Object data in JSON
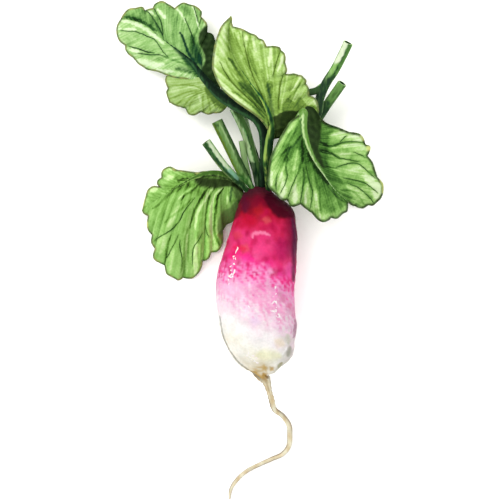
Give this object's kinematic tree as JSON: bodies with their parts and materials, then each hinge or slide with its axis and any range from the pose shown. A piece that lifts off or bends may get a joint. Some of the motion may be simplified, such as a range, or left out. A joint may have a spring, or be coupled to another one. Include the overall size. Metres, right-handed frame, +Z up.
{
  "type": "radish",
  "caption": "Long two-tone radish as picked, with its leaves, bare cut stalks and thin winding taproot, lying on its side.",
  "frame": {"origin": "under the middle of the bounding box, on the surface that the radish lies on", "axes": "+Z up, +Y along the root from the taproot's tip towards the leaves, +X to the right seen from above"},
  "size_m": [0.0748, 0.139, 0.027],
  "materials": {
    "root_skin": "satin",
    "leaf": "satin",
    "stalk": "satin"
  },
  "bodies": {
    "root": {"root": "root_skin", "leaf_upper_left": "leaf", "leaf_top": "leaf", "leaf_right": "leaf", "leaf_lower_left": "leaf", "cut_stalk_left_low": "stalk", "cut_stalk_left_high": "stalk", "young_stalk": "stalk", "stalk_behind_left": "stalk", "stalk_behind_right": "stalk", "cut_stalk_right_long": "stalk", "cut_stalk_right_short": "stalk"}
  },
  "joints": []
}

...

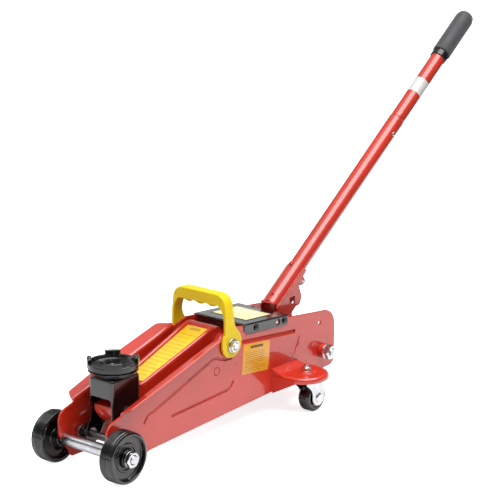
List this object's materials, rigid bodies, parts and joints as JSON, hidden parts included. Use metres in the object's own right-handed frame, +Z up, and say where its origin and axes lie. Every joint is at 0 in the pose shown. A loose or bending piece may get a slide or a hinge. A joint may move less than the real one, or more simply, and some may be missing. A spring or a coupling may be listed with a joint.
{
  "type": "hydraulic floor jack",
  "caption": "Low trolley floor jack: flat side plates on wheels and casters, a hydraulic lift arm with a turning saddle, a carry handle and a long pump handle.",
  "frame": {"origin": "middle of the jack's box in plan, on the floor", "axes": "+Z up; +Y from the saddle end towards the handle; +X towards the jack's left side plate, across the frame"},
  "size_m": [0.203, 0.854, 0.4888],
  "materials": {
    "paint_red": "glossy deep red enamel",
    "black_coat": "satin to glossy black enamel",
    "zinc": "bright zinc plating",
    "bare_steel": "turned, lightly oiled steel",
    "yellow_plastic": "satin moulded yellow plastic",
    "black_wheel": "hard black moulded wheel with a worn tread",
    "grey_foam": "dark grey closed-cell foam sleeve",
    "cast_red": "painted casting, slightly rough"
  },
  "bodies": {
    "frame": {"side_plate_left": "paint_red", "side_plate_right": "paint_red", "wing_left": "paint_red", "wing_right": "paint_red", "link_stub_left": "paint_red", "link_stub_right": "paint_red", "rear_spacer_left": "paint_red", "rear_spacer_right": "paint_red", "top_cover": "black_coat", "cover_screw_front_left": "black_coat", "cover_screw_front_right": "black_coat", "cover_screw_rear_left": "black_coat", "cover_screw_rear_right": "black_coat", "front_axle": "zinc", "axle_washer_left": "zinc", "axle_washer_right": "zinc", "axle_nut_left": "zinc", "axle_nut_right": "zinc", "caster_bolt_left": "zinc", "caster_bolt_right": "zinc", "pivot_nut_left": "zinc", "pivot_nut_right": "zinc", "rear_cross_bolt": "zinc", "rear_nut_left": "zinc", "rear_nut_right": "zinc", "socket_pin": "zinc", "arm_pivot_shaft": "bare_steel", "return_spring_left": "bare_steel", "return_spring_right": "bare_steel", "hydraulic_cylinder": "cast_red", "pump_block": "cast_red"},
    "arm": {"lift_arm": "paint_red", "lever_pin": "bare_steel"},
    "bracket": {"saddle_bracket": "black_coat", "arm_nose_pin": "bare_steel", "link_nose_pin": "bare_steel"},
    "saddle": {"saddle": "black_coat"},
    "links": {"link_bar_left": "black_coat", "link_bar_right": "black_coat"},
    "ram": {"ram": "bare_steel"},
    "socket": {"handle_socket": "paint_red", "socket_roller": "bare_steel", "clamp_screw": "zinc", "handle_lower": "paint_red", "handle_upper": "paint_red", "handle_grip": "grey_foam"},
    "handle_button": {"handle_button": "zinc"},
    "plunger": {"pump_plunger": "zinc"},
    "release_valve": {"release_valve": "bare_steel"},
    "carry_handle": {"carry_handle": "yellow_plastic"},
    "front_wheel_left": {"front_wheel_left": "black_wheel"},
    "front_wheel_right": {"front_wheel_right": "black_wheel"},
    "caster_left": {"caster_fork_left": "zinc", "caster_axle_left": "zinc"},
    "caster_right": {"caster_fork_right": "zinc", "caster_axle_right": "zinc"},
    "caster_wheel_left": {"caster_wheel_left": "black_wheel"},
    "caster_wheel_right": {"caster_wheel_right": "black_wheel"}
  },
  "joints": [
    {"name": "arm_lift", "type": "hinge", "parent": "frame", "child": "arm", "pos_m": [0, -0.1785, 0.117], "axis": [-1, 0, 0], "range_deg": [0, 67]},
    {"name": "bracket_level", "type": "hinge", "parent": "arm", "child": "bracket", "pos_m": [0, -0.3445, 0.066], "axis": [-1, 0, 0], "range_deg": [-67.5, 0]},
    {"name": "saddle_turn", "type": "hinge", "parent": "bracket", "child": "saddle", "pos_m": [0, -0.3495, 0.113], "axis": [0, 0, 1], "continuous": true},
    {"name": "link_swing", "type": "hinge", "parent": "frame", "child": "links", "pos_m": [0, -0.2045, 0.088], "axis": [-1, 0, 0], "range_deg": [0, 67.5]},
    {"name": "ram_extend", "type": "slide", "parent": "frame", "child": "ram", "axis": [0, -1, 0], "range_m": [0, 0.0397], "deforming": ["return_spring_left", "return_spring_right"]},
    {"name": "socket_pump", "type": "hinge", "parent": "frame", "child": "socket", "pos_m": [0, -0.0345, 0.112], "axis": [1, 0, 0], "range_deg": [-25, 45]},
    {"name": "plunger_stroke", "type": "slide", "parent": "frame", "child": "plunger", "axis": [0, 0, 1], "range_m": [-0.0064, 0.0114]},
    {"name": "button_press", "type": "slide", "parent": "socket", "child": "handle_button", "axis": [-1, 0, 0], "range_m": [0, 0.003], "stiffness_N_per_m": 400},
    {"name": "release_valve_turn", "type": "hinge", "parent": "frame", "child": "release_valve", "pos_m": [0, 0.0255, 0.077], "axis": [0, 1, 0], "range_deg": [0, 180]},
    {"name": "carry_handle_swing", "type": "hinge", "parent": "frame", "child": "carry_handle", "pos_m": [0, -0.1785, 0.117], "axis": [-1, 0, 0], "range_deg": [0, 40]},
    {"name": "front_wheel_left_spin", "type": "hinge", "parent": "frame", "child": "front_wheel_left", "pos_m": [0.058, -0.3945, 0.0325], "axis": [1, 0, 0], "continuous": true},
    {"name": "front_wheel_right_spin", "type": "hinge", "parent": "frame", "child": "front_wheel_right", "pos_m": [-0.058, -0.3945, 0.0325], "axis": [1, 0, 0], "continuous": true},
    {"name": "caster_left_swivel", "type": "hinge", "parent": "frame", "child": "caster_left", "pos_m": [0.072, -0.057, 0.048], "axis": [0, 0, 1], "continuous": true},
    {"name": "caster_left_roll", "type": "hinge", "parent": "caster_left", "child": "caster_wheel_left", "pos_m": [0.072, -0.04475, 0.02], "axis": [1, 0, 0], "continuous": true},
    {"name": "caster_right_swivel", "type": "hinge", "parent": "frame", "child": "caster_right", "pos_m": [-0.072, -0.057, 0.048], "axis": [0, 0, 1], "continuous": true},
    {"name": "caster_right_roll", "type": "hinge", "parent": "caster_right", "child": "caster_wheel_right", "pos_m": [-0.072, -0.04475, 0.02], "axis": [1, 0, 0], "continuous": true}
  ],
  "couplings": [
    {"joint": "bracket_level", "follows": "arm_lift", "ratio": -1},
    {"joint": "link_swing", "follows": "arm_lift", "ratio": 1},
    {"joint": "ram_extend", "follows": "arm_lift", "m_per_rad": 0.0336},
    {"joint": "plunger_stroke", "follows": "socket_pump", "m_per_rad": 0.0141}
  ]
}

◆ **Your objective**: Work out how many lines of the data above contain the string "joints" and give the number alone.

◆ **Written answer**: 3